White, who served two terms as councilman, lost his seat in the November general election. He said he's had his eye on the commissioner's seat for about three years.
"The attraction isn't much different than what led me to the city," White said. "I think I can help bring about a more efficient government with less waste and hopefully less government interference."
White said his priorities would be to protect and increase property owner's rights and decrease government interference as much as possible to help foster business growth.
Locke, an accountant who left the city to work as a district representative for U.S. Rep. Bill Johnson, R-Ohio, said the county needs someone with a financial background.
"With funding cuts from the state, there's little doubt the county is going to be facing some financial difficulties in the near future," he said. "My objective would be to work hard to see that we continue to provide as many services as possible to the hard working citizens of this county."
Littler said she hopes to draw from her experience as a former educator, school administrator and school board member to bring some accountability to the county offices and to help the struggling townships in the county.
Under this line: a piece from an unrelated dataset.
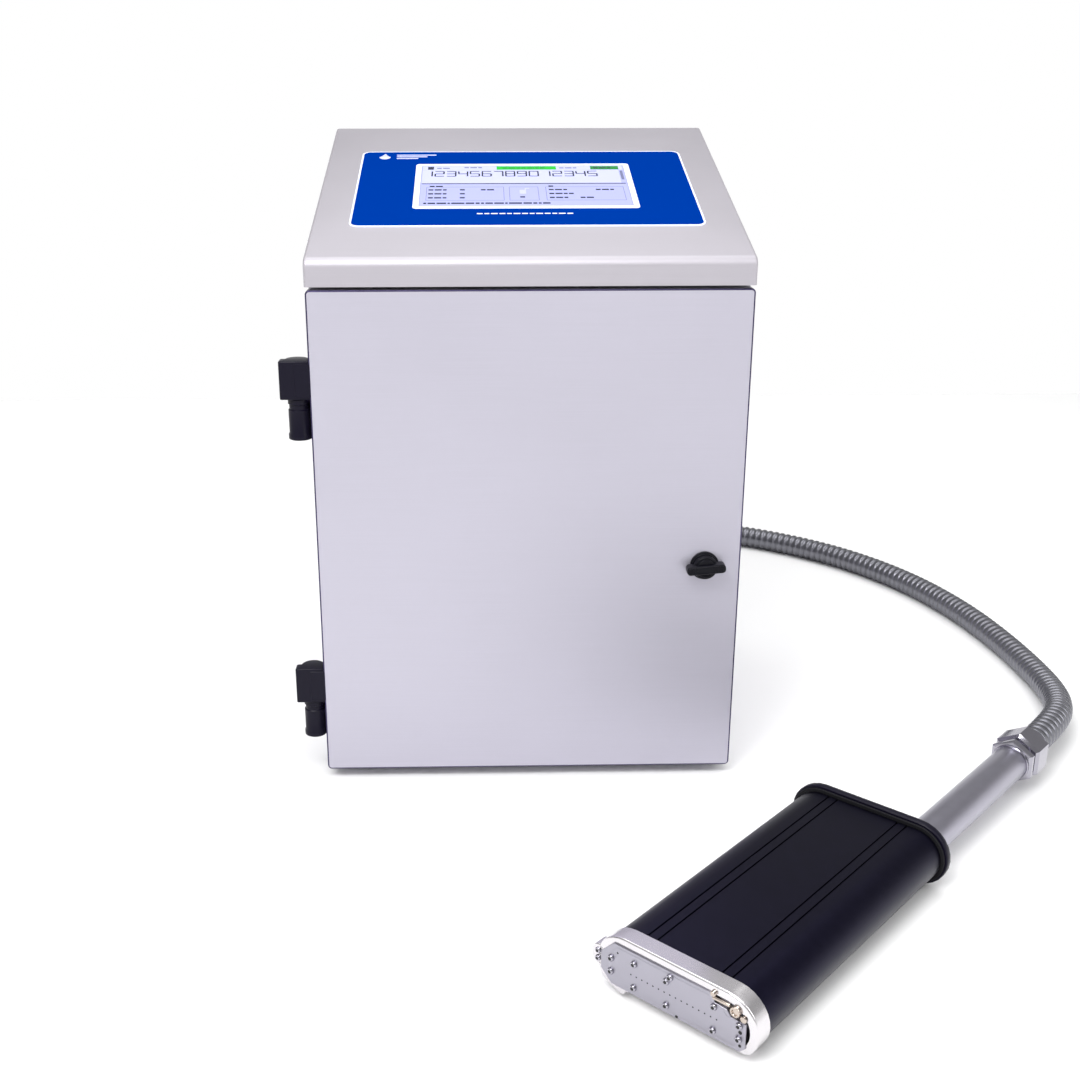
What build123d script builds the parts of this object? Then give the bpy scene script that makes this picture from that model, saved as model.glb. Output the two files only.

"I think there are efficiencies we are missing," she said. "And I believe every township is as important as the next and that we have to find ways to get them the funding for the things they need."
Commissioner Cora Marshall, a Democrat, is not challenged in the primary but neither is her Republican challenger, Ron Feathers, 47, of Marietta.
The two will instead square off at the November general election.
Feathers, who owns Finish Line Computers in Marietta, said transparency in office would be a priority if he is elected.
"I think the residents of the county need to be better informed on what's going on," he said. "For example, there are sewer projects and issues with the EPA or state of Ohio...Everyone should know all the details of these projects before we go any further."
Marshall, 56, of Lower Salem, said creating transparency has been a priority in her first term.
"We've been working to build a county website that will allow folks to go online and read minutes from meetings and follow the different projects going on around the county," she said. "I've also worked to create a new IT department which maintains and secures our public records for each of our departments."
Marshall said completing sewer projects in Devola, Oak Grove, Woodlawn and the Reno areas is a priority going forward.
"I'm working to apply for grants or secure low or zero interest loans for these projects," she said. "There are so many projects we've started and I hope that I get the chance to see completed."